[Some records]
============================================================

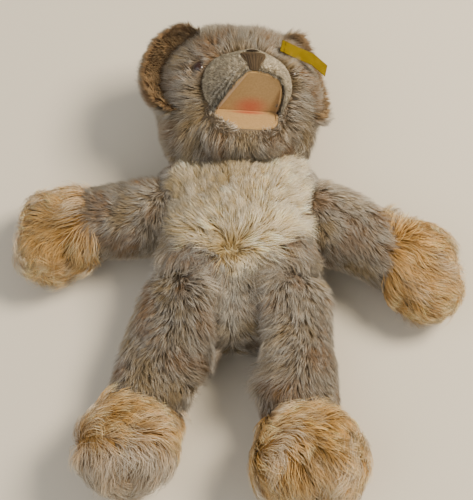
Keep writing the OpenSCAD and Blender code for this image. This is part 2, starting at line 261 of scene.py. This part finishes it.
SOLIDS = tree_of(nodes)
FELTS = tree_of(("palate_felt", "jaw_felt"))


def from_felt(p):
    """How far each point is from the felt of the mouth."""
    return np.array([FELTS.find_nearest(Vector(q))[3] for q in p])


def unit(v):
    """Vectors along the last axis, brought to length 1."""
    return v / np.maximum(np.linalg.norm(v, axis=-1, keepdims=True), 1e-9)


REACH = 7  # a neighbour this near covers the cloth
STUFFING_GAP = 0.5  # the stuffing is nearer than this to the inner side of its cover
OFF_THE_CLOTH = 0.06  # where a ray starts, clear of its own face
UNDERSIDE = -0.35  # the upward part of a normal, below which half of the pile grows
TRIES = 12


def roots(node, count, rng, keep, covered=False):
    """Points and normals on the outside of a node: its open part, or the part that its neighbours cover."""
    low, high = (STUFFING_GAP, REACH) if covered else (REACH, math.inf)
    v, t = surface(node)
    a, b, c = v[t[:, 0]], v[t[:, 1]], v[t[:, 2]]
    cross = np.cross(b - a, c - a)
    area = np.linalg.norm(cross, axis=1)
    cross = unit(cross)
    points, normals, found = [], [], 0
    # Shells have an inner side too, so more points are drawn than are needed
    for _ in range(TRIES):
        pick = rng.choice(len(t), count, p=area / area.sum())
        u, w = rng.random((2, count))
        flip = u + w > 1
        u[flip], w[flip] = 1 - u[flip], 1 - w[flip]
        p = a[pick] + (b - a)[pick] * u[:, None] + (c - a)[pick] * w[:, None]
        n = cross[pick]
        chosen = np.nonzero(keep(p, n) & (rng.random(count) < np.where(n[:, 2] < UNDERSIDE, 0.5, 1)))[0]
        gaps = [SOLIDS.ray_cast(Vector(p[i] + n[i] * OFF_THE_CLOTH), Vector(n[i]), REACH)[3] for i in chosen]
        chosen = [i for i, gap in zip(chosen, gaps) if low < (math.inf if gap is None else gap) <= high]
        points.append(p[chosen])
        normals.append(n[chosen])
        found += len(chosen)
        if found >= count:
            break
    return np.concatenate(points)[:count], np.concatenate(normals)[:count]


def nearest(tree_points, queries, k):
    """The numbers of the k points nearest to each query."""
    tree = KDTree(len(tree_points))
    for i, p in enumerate(tree_points):
        tree.insert(p, i)
    tree.balance()
    return np.array([[hit[1] for hit in tree.find_n(q, k)] for q in queries])


def wander(points, size, seed):
    """Smooth noise from about -1 to 1 at each point."""
    return np.array([noise.noise(Vector(p / size) + Vector((seed, seed * 1.7, 0))) for p in points]) * 1.8


WAVE_LENGTH = 22  # of the mohair's own crimp
ROOT_DEPTH = 0.3  # how far a strand starts inside the cloth
FLOOR_GAP = 0.35  # strands are held at least this far above the floor
LOCK_TONE, STRAND_TONE = 0.22, 0.13  # how much the tone varies, as the spread of its logarithm


def paths(p, n, t, length, steps, lift, wave, phase, sag):
    """Each strand's points: it leaves the cloth at lift[0] degrees and ends at lift[1]."""
    side = unit(np.cross(n, t))
    line, at = [p], p
    for i in range(1, steps + 1):
        s = (i - 0.5) / steps
        up = math.radians(lift[0] * (1 - s) + lift[1] * s)
        d = unit(n * math.sin(up) + t * math.cos(up) - np.array([0, 0, sag * s]))
        at = at + d * length[:, None] / steps
        line.append(at)
    out = np.stack(line, 1)
    s = np.linspace(0, 1, steps + 1)
    turns = 2 * np.pi * s[None] * length[:, None] / WAVE_LENGTH + phase[:, None]
    out = out + side[:, None] * (wave * np.sin(turns) * s[None])[..., None]
    return out + n[:, None] * (0.4 * wave * np.cos(turns) * s[None])[..., None]


def strand_mesh(name, line, radius, colours, rng):
    """Three-sided tapered strands along the lines (strands, points, 3), closed at both ends."""
    count, rings = len(line), line.shape[1] - 1
    s = np.linspace(0, 1, rings + 1)
    d = unit(np.gradient(line, axis=1))
    u = unit(np.cross(d, rng.normal(size=(count, 1, 3))))
    w = np.cross(d, u)
    size = radius[:, None] * (1 - s[:-1]) ** 0.55
    corners = []
    for k in range(3):
        a = k * 2 * math.pi / 3
        corners.append(line[:, :-1] + (u[:, :-1] * math.cos(a) + w[:, :-1] * math.sin(a)) * size[..., None])
    ring = np.stack(corners, 2).reshape(count, rings * 3, 3)
    verts = np.concatenate([ring, line[:, -1:]], 1)
    each = rings * 3 + 1
    base = np.arange(count)[:, None, None] * each
    quads = [
        [3 * r + k, 3 * r + (k + 1) % 3, 3 * r + 3 + (k + 1) % 3, 3 * r + 3 + k]
        for r in range(rings - 1)
        for k in range(3)
    ]
    quads = np.array(quads, int).reshape(-1, 4)
    tip = 3 * (rings - 1)
    tris = np.array([[tip + k, tip + (k + 1) % 3, each - 1] for k in range(3)] + [[2, 1, 0]])
    quads, tris = (base + quads).reshape(-1, 4), (base + tris).reshape(-1, 3)
    mesh = bpy.data.meshes.new(name)
    mesh.vertices.add(count * each)
    mesh.vertices.foreach_set("co", (verts.reshape(-1) / 1000).astype(np.float32))
    loops = np.concatenate([quads.ravel(), tris.ravel()]).astype(np.int32)
    mesh.loops.add(len(loops))
    mesh.loops.foreach_set("vertex_index", loops)
    first = np.concatenate([np.arange(len(quads)) * 4, len(quads) * 4 + np.arange(len(tris)) * 3])
    mesh.polygons.add(len(first))
    mesh.polygons.foreach_set("loop_start", first.astype(np.int32))
    mesh.update(calc_edges=True)
    mesh.polygons.foreach_set("use_smooth", np.ones(len(first), bool))
    along = np.concatenate([np.repeat(colours[:, :-1], 3, axis=1), colours[:, -1:]], 1)
    rgba = np.concatenate([along, np.ones((count, each, 1))], 2)
    own = mesh.color_attributes.new("pile", "FLOAT_COLOR", "POINT")
    own.data.foreach_set("color", rgba.reshape(-1).astype(np.float32))
    return mesh


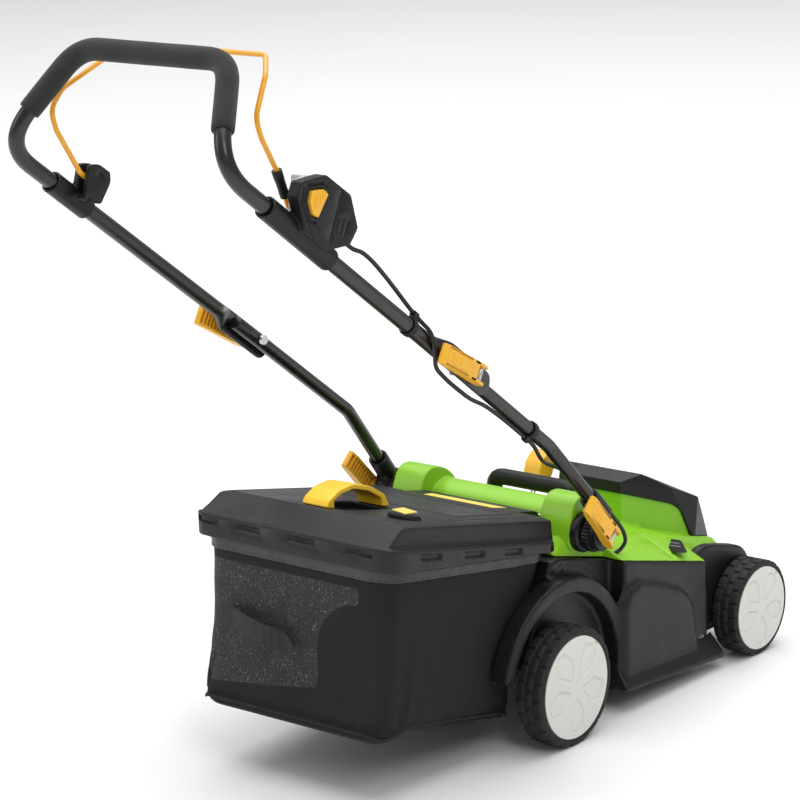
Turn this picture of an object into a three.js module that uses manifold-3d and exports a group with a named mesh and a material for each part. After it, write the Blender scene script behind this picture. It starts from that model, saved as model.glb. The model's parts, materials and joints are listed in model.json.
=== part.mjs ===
// Battery rotary lawn mower with a rear grass bag and a two-part folding push handle.
// Millimetres. +X points forward, +Y to the operator's left, +Z up. The origin lies on the
// ground, below the centre of the machine's bounding box.
import * as THREE from 'three';
import { mergeVertices } from 'three/addons/utils/BufferGeometryUtils.js';
import { ConvexGeometry } from 'three/addons/geometries/ConvexGeometry.js';
import Module from 'manifold-3d';

const wasm = await Module();
wasm.setup();

// ---------------------------------------------------------------- driving dimensions
const GAP = 0.35; // clearance between pieces that touch
const WALL = 3.2; // wall of the moulded covers

const REAR_WHEEL = { x: 42, z: 89 }; // axle centre, and so the wheel radius
const FRONT_WHEEL = { x: 540, z: 76 };
const WHEEL_FACE_Y = 233.4; // outer face of the tyres
const TYRE_WIDTH = 46;
const TREAD_BAND = 12.5; // tyre radius less hub cap radius, rear wheel
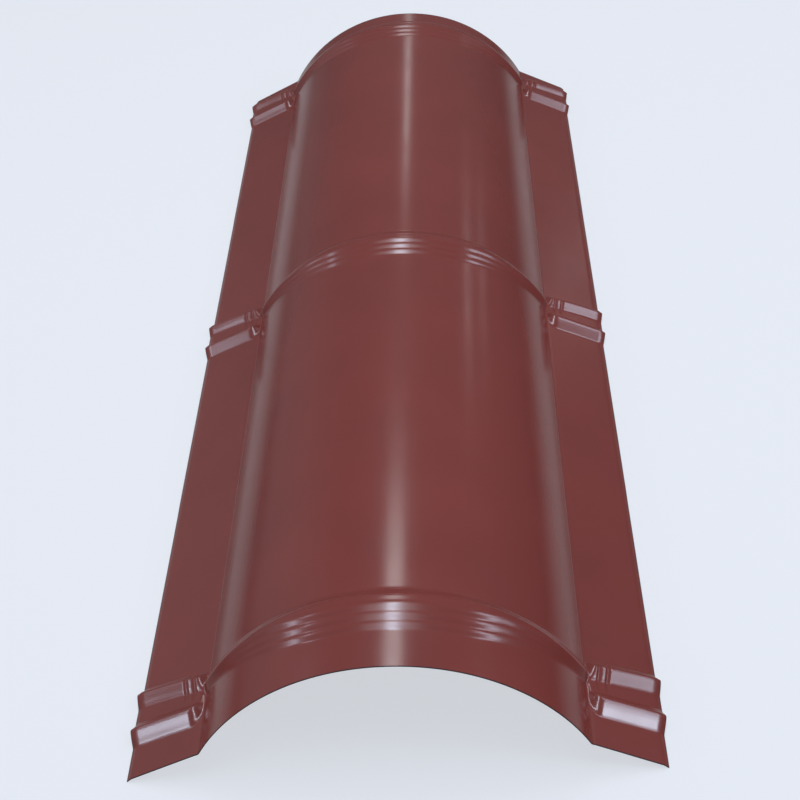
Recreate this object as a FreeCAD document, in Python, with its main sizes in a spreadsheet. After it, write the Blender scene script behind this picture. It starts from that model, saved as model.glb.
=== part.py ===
import FreeCAD, Part
import math
import os
import Sketcher

# Half-round ridge cap, pressed from one strip of coated steel.
# X runs across the ridge, Y along it with the near end at -Y, and Z up.
# The origin lies on the floor under the middle of the cap.

# Driving dimensions in millimetres and degrees
SIZES = {
    # the plain sheet section
    "overall_length": 985.0,
    "plain_width": 350.0,
    "plain_height": 100.0,
    "sheet_thickness": 0.5,
    "barrel_radius": 142.5,
    "flange_slope": 25.5,
    "bend_radius": 3.0,
    "edge_strip": 4.0,
    "edge_turn": 15.0,
    # the plain lips before the first bead station and behind the last one
    "near_lip": 27.0,
    "far_lip": 13.0,
    "station_count": 3,
    # the two saw-tooth ridges on each flange, the front one nearer to the near end
    "ridge_height": 6.0,
    "ridge_radius": 1.6,
    "front_ridge_rise": 11.5,
    "front_ridge_fall": 7.0,
    "valley_height": 2.0,
    "valley_length": 14.5,
    "rear_ridge_rise": 10.0,
    "rear_ridge_fall": 8.0,
    "ridge_gap": 2.0,
    "ridge_taper": 7.0,
    # the band over the barrel: ribs that step up to a level crest, and a steep back
    "band_lag": 5.0,
    "rib_count": 3,
    "rib_pitch": 7.0,
    "rib_step": 1.5,
    "rib_radius": 8.0,
    "crest_length": 5.0,
    "band_fall": 7.0,
    "band_gap": 1.0,
    "band_taper": 10.0,
}

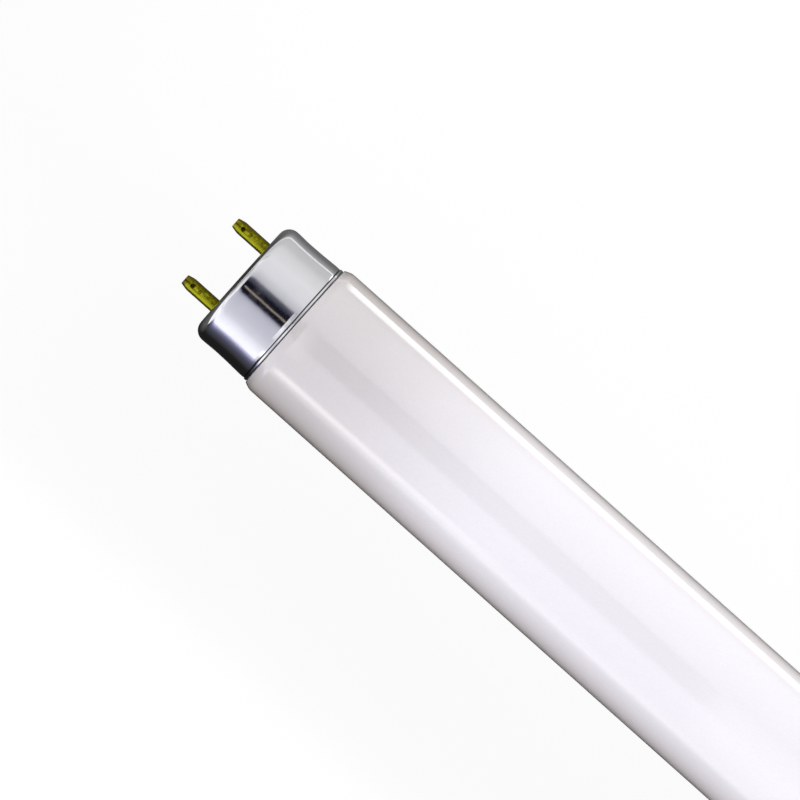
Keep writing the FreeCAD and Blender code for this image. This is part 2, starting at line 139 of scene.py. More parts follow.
def turned(outline, around, closed, end=1, middle=0.0):
    """Points, faces and normals of a skin turned about an axis along X.

    The point of the outline at a distance along and a radius goes to
    (end * (FACE - along), middle + radius * cos(angle), radius * sin(angle)) for each angle, and the
    order of a face's corners follows the end, so that faces point outwards at both.
    A closed outline makes a ring. An open one starts and ends on the axis, where one point closes it.
    """
    rings = outline if closed else outline[1:-1]
    angle = np.arange(around) * 2 * pi / around
    flat = np.zeros_like(angle)[None, :]
    along, radius, normal_along, normal_radius = (column[:, None] for column in rings.T)
    points = np.stack([
        end * (FACE - along) + flat, middle + radius * np.cos(angle), radius * np.sin(angle),
    ], axis=2).reshape(-1, 3)
    normals = np.stack([
        -end * normal_along + flat, normal_radius * np.cos(angle), normal_radius * np.sin(angle),
    ], axis=2).reshape(-1, 3)
    row = np.arange(len(rings) - (0 if closed else 1))[:, None] * around
    next_row = (row + around) % len(points)
    here = np.arange(around)[None, :]
    beside = (here + 1) % around
    quads = np.stack([row + here, row + beside, next_row + beside, next_row + here], axis=2).reshape(-1, 4)
    faces = quads[:, ::-end].tolist()
    if closed:
        return points, faces, normals
    last = len(points) - around
    start_pole = np.stack([here[0], np.full(around, len(points)), beside[0]], axis=1)
    end_pole = np.stack([last + here[0], last + beside[0], np.full(around, len(points) + 1)], axis=1)
    faces += start_pole[:, ::-end].tolist() + end_pole[:, ::-end].tolist()
    poles = outline[[0, -1]]
    pole_points = np.stack([end * (FACE - poles[:, 0]), [middle, middle], [0, 0]], axis=1)
    pole_normals = np.stack([-end * poles[:, 2], [0, 0], [0, 0]], axis=1)
    return np.vstack([points, pole_points]), faces, np.vstack([normals, pole_normals])


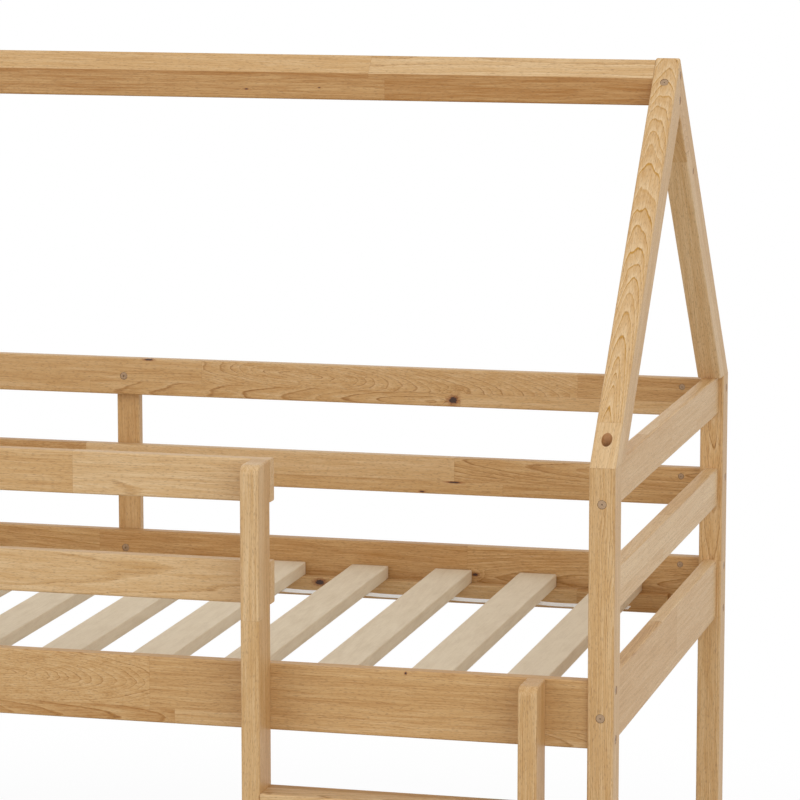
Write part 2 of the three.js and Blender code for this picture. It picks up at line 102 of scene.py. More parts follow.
# Seats of heads and nuts: their depth, how far the steel lies under the face, and the play round it
SEAT_DEPTH = 3.5
STEEL_SUNK = 0.4
HEAD_PLAY = 0.6
NUT_PLAY = 0.5
RAFTER_PLAY = 0.4

# Shares of the bolts' socket width that the apex bolts and the nuts have, and the share of a
# head's thickness that a socket is deep
APEX_SOCKET = 0.5
NUT_SOCKET = 0.6
SOCKET_DEPTH = 0.7

# More sizes in millimetres: the broken rim of a head, the head and the shank of the screws in the
# toes, a glue line, the rounding of the ridge's top and the length that is sawn off a rafter
HEAD_BREAK = 0.5
CAP_HEIGHT = 6
SHANK = 6
GLUE_LINE = 0.45
RIDGE_TOP_ROUND = 1.2
SAW_SPARE = 100

# Shares of the usual rounding that the ledgers and the sawn ends of the rafters have
LEDGER_ROUND = 0.7
RAFTER_END_ROUND = 0.6

# Straps: the steps to each slat and each gap, and how much of the solid's thickness they fill
STRAP_STEPS = 8
STRAP_FILL = 0.8

# Places nearer than this, in metres, are one, and cuts weld what is nearer than that
NEAR = 1e-6
WELD = 1e-7

# How the growth rings lie in a stave: the distance of the pith in millimetres and its bearing from
# the face in degrees, the stave's slant in the log in degrees, the width of a ring in millimetres,
# how strongly the rings show, and how golden and smooth they are
FIGURES = {
    "plain": ((90, 170), (62, 88), (0.1, 0.9), (2.0, 3.0), (0.15, 0.25), (0.1, 0.3)),
    "fine": ((80, 140), (30, 55), (0.2, 1.2), (2.2, 3.0), (0.4, 0.55), (0.1, 0.4)),
    "arched": ((26, 44), (2, 14), (2.5, 4.5), (3.4, 4.6), (0.8, 1.0), (0.1, 0.3)),
    "flame": ((30, 50), (4, 20), (8.0, 11.0), (2.8, 3.4), (0.6, 0.72), (0.1, 0.3)),
    "broad": ((60, 80), (5, 16), (1.6, 2.6), (5.0, 7.0), (0.5, 0.65), (0.3, 0.5)),
    "looped": ((46, 50), (86, 89), (4.0, 4.6), (2.3, 2.6), (1.3, 1.4), (0.85, 0.95)),
    "open": ((80, 140), (30, 55), (0.2, 1.2), (2.0, 2.8), (0.86, 1.02), (0.1, 0.4)),
}

# Staves laid at random: their figures, plain ones more often, their lengths, the shortest one at a
# board's end, and how a board is split into rows
USUAL_FIGURES = ("plain", "fine", "plain", "fine", "arched", "flame", "broad")
STAVE_LENGTHS = (300, 620)
SHORTEST_STAVE = 160
ROW_SHARES = (0.66, 0.34)
NARROW_BOARD = 50

# Staves seen in each board, from the top row down: row height, then each stave's start, tone and
# figure from the far end back. What is further on is laid at random. The end boards' top rows are
# 2 mm high, within the rounding, so that their upper faces take other tones than their sides.
LAYOUTS = {
    "ridge_beam": (
        (27, ((562, 0.3, "fine"), (-330, 0.05, "fine"))),
        (6, ((562, -0.6, "fine"), (-330, -0.7, "plain"))),
        (35, ((588, -0.7, "plain"), (-260, -0.45, "fine"))),
    ),
    "guard_rail_top_rear": (
        (40, ((795, -0.27, "open"), (140, 0.08, "flame"), (-420, 0.05, "plain"))),
        (23, ((594, 0.27, "plain"), (-61, -0.1, "arched"), (-560, 0.08, "plain"))),
    ),
    "guard_rail_middle_rear": (
        (40, ((584, -0.2, "arched"), (-70, 0.35, "plain"), (-600, -0.4, "flame"))),
        (23, ((668, -0.18, "fine"), (60, -0.05, "plain"), (-420, -0.2, "fine"))),
    ),
    "upper_side_rail_rear": (
        (76, ((607, -0.3, "arched"), (-47, -0.42, "plain"), (-600, -0.3, "broad"))),
        (23, ((500, -0.5, "plain"), (-200, -0.5, "fine"))),
    ),
    "guard_rail_top_front": (
        (40, ((235, 0.38, "fine"), (-330, 0.0, "fine"))),
        (23, ((235, 0.38, "broad"), (-300, 0.0, "plain"))),
    ),
    "guard_rail_middle_front": ((63, ((-420, 0.3, "broad"),)),),
    "upper_side_rail_front": (
        (76, ((350, -0.16, "fine"), (-350, -0.07, "flame"))),
        (23, ((930, 0.0, "arched"), (388, 0.0, "fine"), (-180, -0.5, "arched"))),
    ),
    "end_rail_top_right": (
        (2, ((170, 0.2, "fine"), (-160, 0.3, "plain"), (-460, -0.1, "fine"))),
        (36, ((30, 0.35, "fine"), (-460, 0.2, "plain"))),
        (25, ((250, 0.25, "plain"), (-460, 0.3, "plain"))),
    ),
    "end_rail_middle_right": (
        (2, ((390, 0.3, "plain"), (20, -0.05, "fine"), (-460, 0.3, "plain"))),
        (36, ((330, 0.7, "plain"), (-170, 0.6, "fine"), (-460, 0.65, "plain"))),
        (25, ((-40, 0.5, "fine"), (-460, 0.32, "plain"))),
    ),
    "end_rail_low_right": (
        (2, ((-40, 0.37, "plain"), (-340, -0.25, "fine"), (-460, 0.05, "plain"))),
        (72, ((90, 0.28, "plain"), (-460, 0.05, "plain"))),
        (25, ((-150, 0.2, "fine"), (-460, 0.1, "plain"))),
    ),
    "rafter_front_right": (
        (30, ((77, 0.2, "looped"), (0, 0.5, "plain"))),
        (28, ((300, 0.2, "plain"), (0, 0.1, "fine"))),
    ),
    "rafter_rear_right": (
        (30, ((420, 0.1, "fine"), (0, 0.2, "plain"))),
        (28, ((567, 0.05, "flame"), (0, 0.5, "fine"))),
    ),
    "post_front_right": ((38, ((900, 0.12, "open"), (0, 0.12, "open"))),),
    "post_rear_right": ((38, ((1290, 0.05, "arched"), (560, 0.1, "open"), (0, 0.05, "open"))),),
    "ladder_stile_left": (
        (30, ((1365, 0.4, "fine"), (800, 0.15, "fine"), (0, 0.0, "fine"))),
        (30, ((900, -0.05, "fine"), (0, 0.1, "plain"))),
    ),
    "ladder_stile_right": (
        (30, ((700, 0.05, "open"), (0, 0.1, "fine"))),
        (30, ((760, -0.1, "plain"), (0, 0.0, "fine"))),
    ),
    "rear_upright": ((40, ((1194, -0.05, "plain"),)),),
    # The rear ledger's stave at its right end is dark partly for its wood and partly as painted shade, the
    # warm shade in the corner behind the end boards
    "upper_ledger_rear": ((31, ((800, -0.5, "open"), (420, 0.1, "fine"), (-200, 0.1, "plain"))),),
}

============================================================

Look back at the entries above and repeat, unchanged, every line from the line holding "Turn this picture" through the line holding "# The origin".

• **RESPONSE TO THIS TASK**:
Turn this picture of an object into a three.js module that uses manifold-3d and exports a group with a named mesh and a material for each part. After it, write the Blender scene script behind this picture. It starts from that model, saved as model.glb. The model's parts, materials and joints are listed in model.json.
=== part.mjs ===
// Battery rotary lawn mower with a rear grass bag and a two-part folding push handle.
// Millimetres. +X points forward, +Y to the operator's left, +Z up. The origin lies on the
// ground, below the centre of the machine's bounding box.
import * as THREE from 'three';
import { mergeVertices } from 'three/addons/utils/BufferGeometryUtils.js';
import { ConvexGeometry } from 'three/addons/geometries/ConvexGeometry.js';
import Module from 'manifold-3d';

const wasm = await Module();
wasm.setup();

// ---------------------------------------------------------------- driving dimensions
const GAP = 0.35; // clearance between pieces that touch
const WALL = 3.2; // wall of the moulded covers

const REAR_WHEEL = { x: 42, z: 89 }; // axle centre, and so the wheel radius
const FRONT_WHEEL = { x: 540, z: 76 };
const WHEEL_FACE_Y = 233.4; // outer face of the tyres
const TYRE_WIDTH = 46;
const TREAD_BAND = 12.5; // tyre radius less hub cap radius, rear wheel
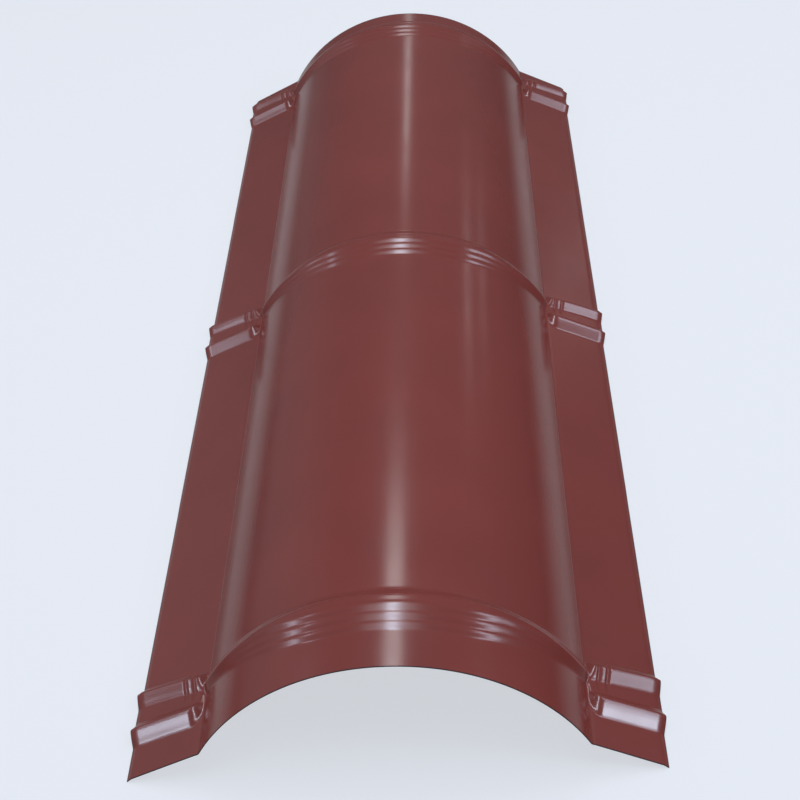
Recreate this object as a FreeCAD document, in Python, with its main sizes in a spreadsheet. After it, write the Blender scene script behind this picture. It starts from that model, saved as model.glb.
=== part.py ===
import FreeCAD, Part
import math
import os
import Sketcher

# Half-round ridge cap, pressed from one strip of coated steel.
# X runs across the ridge, Y along it with the near end at -Y, and Z up.
# The origin lies on the floor under the middle of the cap.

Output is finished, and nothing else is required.